How Far Can Unsupervised RLVR Scale LLM Training?

2026-03-09Machine Learning

Machine LearningComputation and Language
AI summary

The authors study ways to train large language models (LLMs) without using labeled data by creating rewards from the model itself or external signals. They find that methods using rewards from within the model improve results only when the model’s initial guesses are mostly correct, but then these rewards cause the model to become too confident and eventually fail. The authors show this behavior is linked to the model’s prior beliefs, not engineering choices, and suggest a new measure called Model Collapse Step to predict training success. They also explore external reward methods that might avoid these issues, pointing to future directions beyond current intrinsic reward approaches.

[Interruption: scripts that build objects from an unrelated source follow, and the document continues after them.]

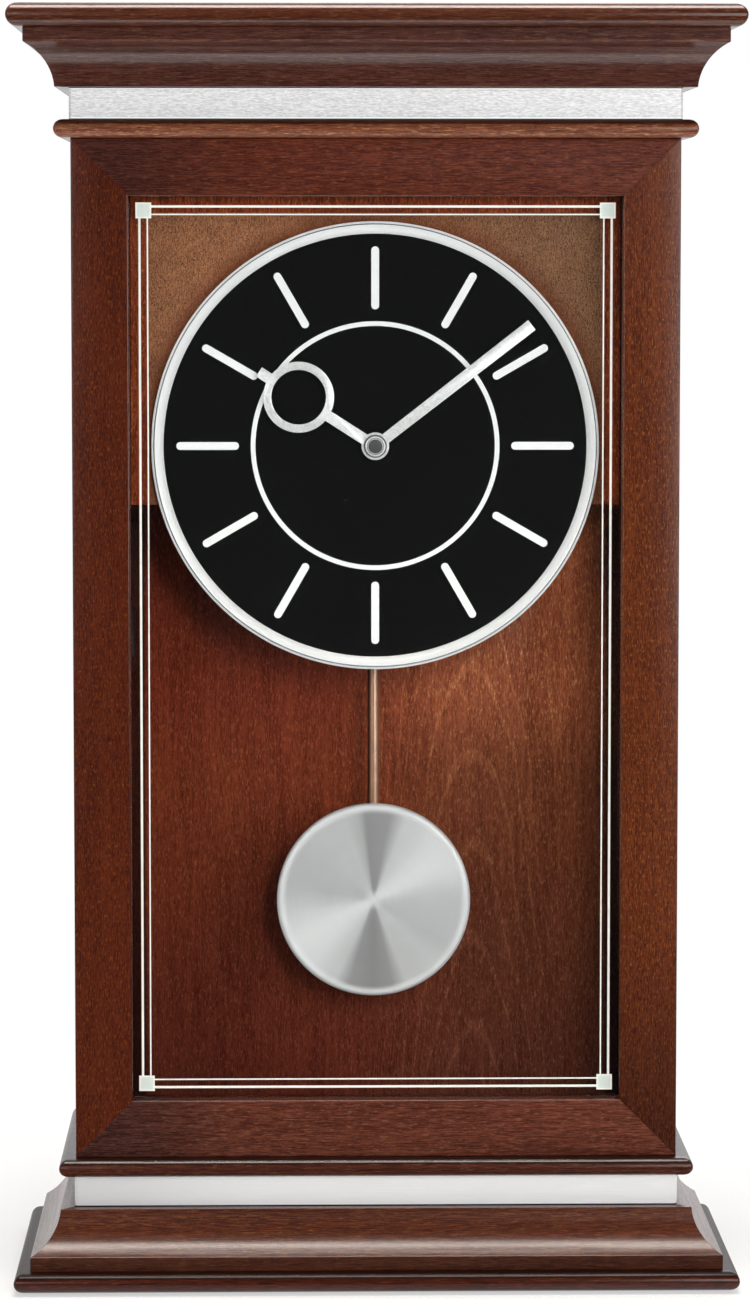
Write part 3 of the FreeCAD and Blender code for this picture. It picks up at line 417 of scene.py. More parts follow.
def painted_shade_bead(node, seed, stain, sheen, lacquer, start):
    """Bead whose upper edge is darkened with painted shade, where the part above it holds back the light;
    its coat is thinner there too.
    """
    z = start.axis("Z")
    top = high(node).z
    # painted shade along the top of the nose
    dark = z.step(top - 1.8 * MM, top - 1.3 * MM)
    sockets = walnut("X", seed, stain, lacquer, start, 2.2)
    tint_where(dark, sockets, (0.30, 0.24, 0.25), start)
    sockets["Coat Weight"] = sockets["Coat Weight"] * (0.9 - (0.9 - sheen) * dark)
    return sockets


def cap_finish(stain, lacquer, start):
    """Cap board: full lacquer on the rounded edge, a thinner coat on the flat top."""
    z = start.axis("Z")
    top = high("cap_board").z
    flat = z.step(top - 0.25 * MM, top - 0.05 * MM)
    sockets = walnut("X", 1, stain, lacquer, start, 2.2)
    sockets["Coat Weight"] = sockets["Coat Weight"] * (1 - 0.8 * flat)
    return sockets


def base_cove(grain, seed, stain, lacquer, start):
    """Base moulding: the fascia under the cove is darkened a little with painted shade, since it gets less
    light from above than the cove.
    """
    z = start.axis("Z")
    fascia_top = low("base_moulding_front").z + FASCIA_HEIGHT
    sockets = walnut(grain, seed, stain, lacquer, start, 2.2, 0.35)
    # painted shade on the fascia
    fascia = z.step(fascia_top + 0.3 * MM, fascia_top - 0.1 * MM)
    tint_where(fascia, sockets, (0.70, 0.74, 0.80), start)
    return sockets


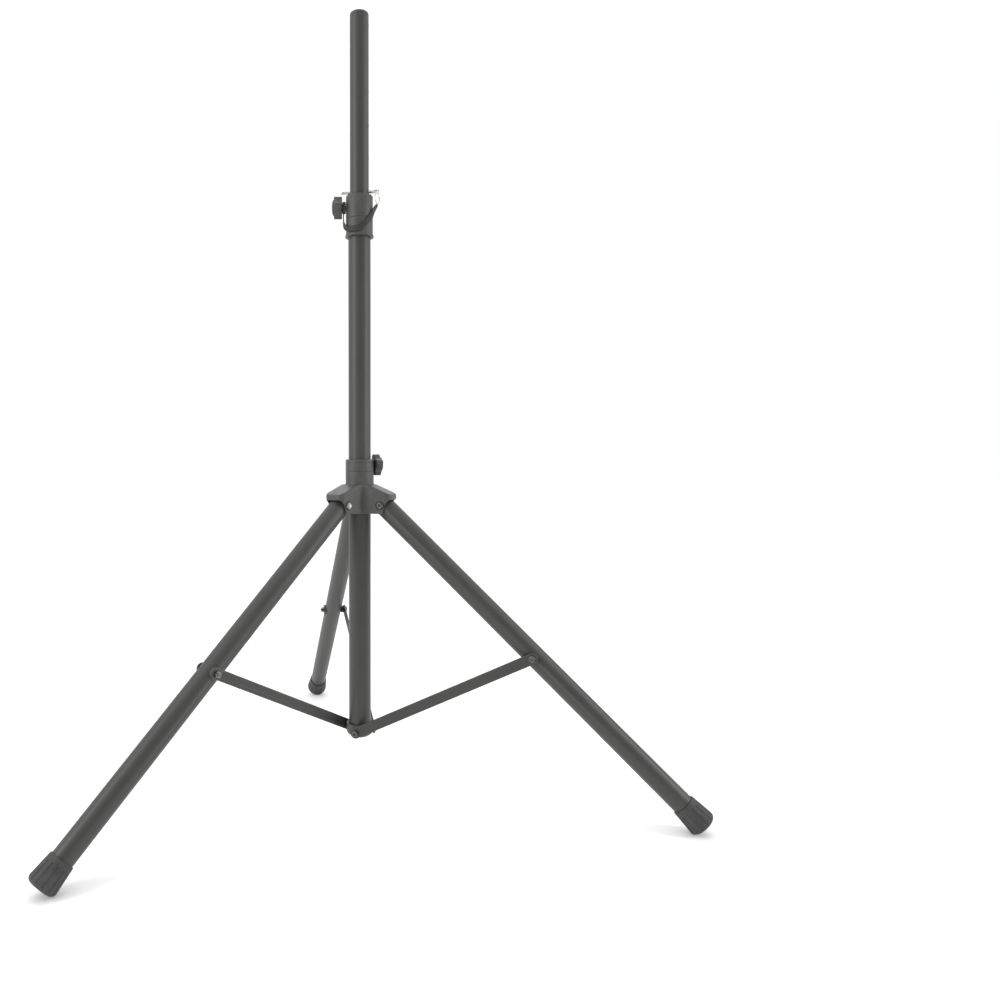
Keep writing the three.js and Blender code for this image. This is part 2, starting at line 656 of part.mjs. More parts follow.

unsupervised reinforcement learningverifiable rewardsintrinsic rewardsexternal rewardsmodel priorreward shapinglarge language modelsmodel collapseModel Collapse StepRL trainability
Authors
Bingxiang He, Yuxin Zuo, Zeyuan Liu, Shangziqi Zhao, Zixuan Fu, Junlin Yang, Cheng Qian, Kaiyan Zhang, Yuchen Fan, Ganqu Cui, Xiusi Chen, Youbang Sun, Xingtai Lv, Xuekai Zhu, Li Sheng, Ran Li, Huan-ang Gao, Yuchen Zhang, Bowen Zhou, Zhiyuan Liu, Ning Ding
Abstract
Unsupervised reinforcement learning with verifiable rewards (URLVR) offers a pathway to scale LLM training beyond the supervision bottleneck by deriving rewards without ground truth labels. Recent works leverage model intrinsic signals, showing promising early gains, yet their potential and limitations remain unclear. In this work, we revisit URLVR and provide a comprehensive analysis spanning taxonomy, theory and extensive experiments. We first classify URLVR methods into intrinsic versus external based on reward sources, then establish a unified theoretical framework revealing that all intrinsic methods converge toward sharpening the model's initial distribution This sharpening mechanism succeeds when initial confidence aligns with correctness but fails catastrophically when misaligned. Through systematic experiments, we show intrinsic rewards consistently follow a rise-then-fall pattern across methods, with collapse timing determined by model prior rather than engineering choices. Despite these scaling limits, we find intrinsic rewards remain valuable in test-time training on small datasets, and propose Model Collapse Step to measure model prior, serving as a practical indicator for RL trainability. Finally, we explore external reward methods that ground verification in computational asymmetries, showing preliminary evidence they may escape the confidence-correctness ceiling. Our findings chart boundaries for intrinsic URLVR while motivating paths toward scalable alternatives.